— start Data lines —

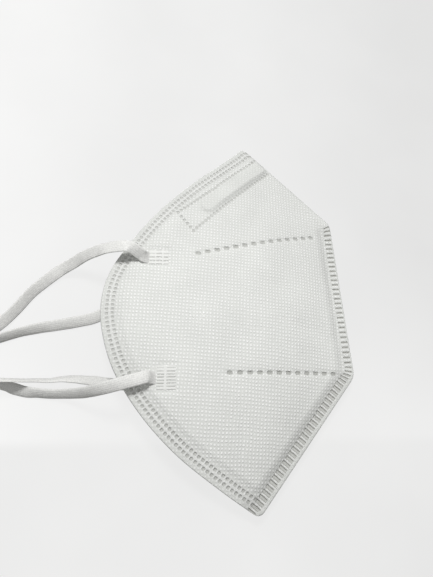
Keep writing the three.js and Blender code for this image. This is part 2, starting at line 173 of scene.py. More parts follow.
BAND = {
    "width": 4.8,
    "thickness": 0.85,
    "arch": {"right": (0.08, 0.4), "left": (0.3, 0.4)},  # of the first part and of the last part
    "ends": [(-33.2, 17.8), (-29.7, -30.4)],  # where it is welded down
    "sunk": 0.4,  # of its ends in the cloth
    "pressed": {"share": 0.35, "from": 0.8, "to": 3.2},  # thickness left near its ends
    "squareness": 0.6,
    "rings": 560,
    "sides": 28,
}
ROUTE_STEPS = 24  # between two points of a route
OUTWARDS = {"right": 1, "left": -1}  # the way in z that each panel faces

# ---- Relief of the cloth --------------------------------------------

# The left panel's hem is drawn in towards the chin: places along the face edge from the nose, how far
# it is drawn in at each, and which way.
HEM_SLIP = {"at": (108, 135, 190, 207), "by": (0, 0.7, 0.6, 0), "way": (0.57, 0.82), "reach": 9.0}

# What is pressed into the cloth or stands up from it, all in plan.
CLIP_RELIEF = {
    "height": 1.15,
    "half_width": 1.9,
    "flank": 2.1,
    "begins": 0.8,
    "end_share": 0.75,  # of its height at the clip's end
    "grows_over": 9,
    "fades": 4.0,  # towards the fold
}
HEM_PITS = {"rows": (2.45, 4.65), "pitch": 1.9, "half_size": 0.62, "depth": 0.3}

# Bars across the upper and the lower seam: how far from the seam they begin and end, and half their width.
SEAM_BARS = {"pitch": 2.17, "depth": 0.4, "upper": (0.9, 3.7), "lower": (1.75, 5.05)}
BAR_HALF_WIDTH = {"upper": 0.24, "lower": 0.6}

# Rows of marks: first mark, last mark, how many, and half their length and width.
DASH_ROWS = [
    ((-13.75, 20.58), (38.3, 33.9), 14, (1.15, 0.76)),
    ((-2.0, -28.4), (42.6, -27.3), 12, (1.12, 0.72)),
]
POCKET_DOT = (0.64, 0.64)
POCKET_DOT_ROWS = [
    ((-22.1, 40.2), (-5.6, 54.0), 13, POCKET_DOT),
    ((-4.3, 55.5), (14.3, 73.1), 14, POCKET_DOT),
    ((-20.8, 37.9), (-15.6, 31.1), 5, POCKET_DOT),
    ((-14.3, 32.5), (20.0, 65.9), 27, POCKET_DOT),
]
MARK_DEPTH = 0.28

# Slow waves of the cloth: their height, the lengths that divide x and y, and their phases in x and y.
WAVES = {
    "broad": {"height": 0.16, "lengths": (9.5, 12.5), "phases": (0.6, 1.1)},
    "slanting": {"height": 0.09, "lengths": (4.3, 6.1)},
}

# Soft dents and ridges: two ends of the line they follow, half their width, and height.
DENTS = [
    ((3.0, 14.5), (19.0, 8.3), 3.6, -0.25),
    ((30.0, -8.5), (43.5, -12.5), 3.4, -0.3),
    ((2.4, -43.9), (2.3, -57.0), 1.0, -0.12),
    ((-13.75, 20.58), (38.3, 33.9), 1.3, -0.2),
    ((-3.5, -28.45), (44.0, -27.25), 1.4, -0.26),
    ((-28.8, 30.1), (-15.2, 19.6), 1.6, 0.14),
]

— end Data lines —
— start Data lines —

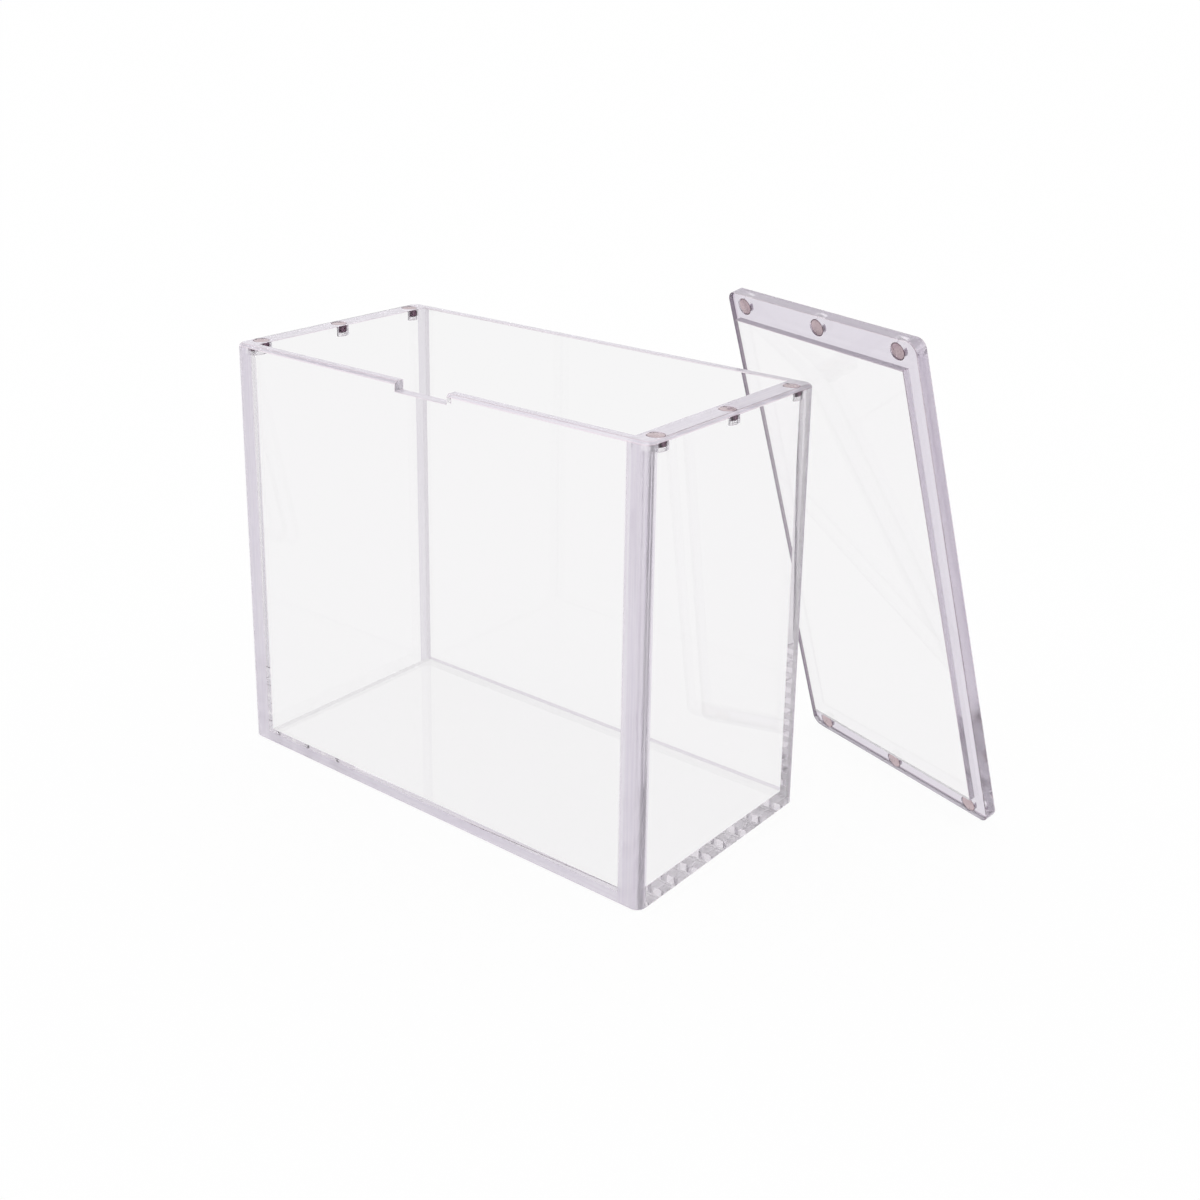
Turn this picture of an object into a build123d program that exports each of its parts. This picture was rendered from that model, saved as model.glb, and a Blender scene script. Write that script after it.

— end Data lines —

▸ What you have to do:
Collect, from the material above, every line containing the word "parts".

▸ Complete answer:
Keep writing the three.js and Blender code for this image. This is part 2, starting at line 173 of scene.py. More parts follow.
Turn this picture of an object into a build123d program that exports each of its parts. This picture was rendered from that model, saved as model.glb, and a Blender scene script. Write that script after it.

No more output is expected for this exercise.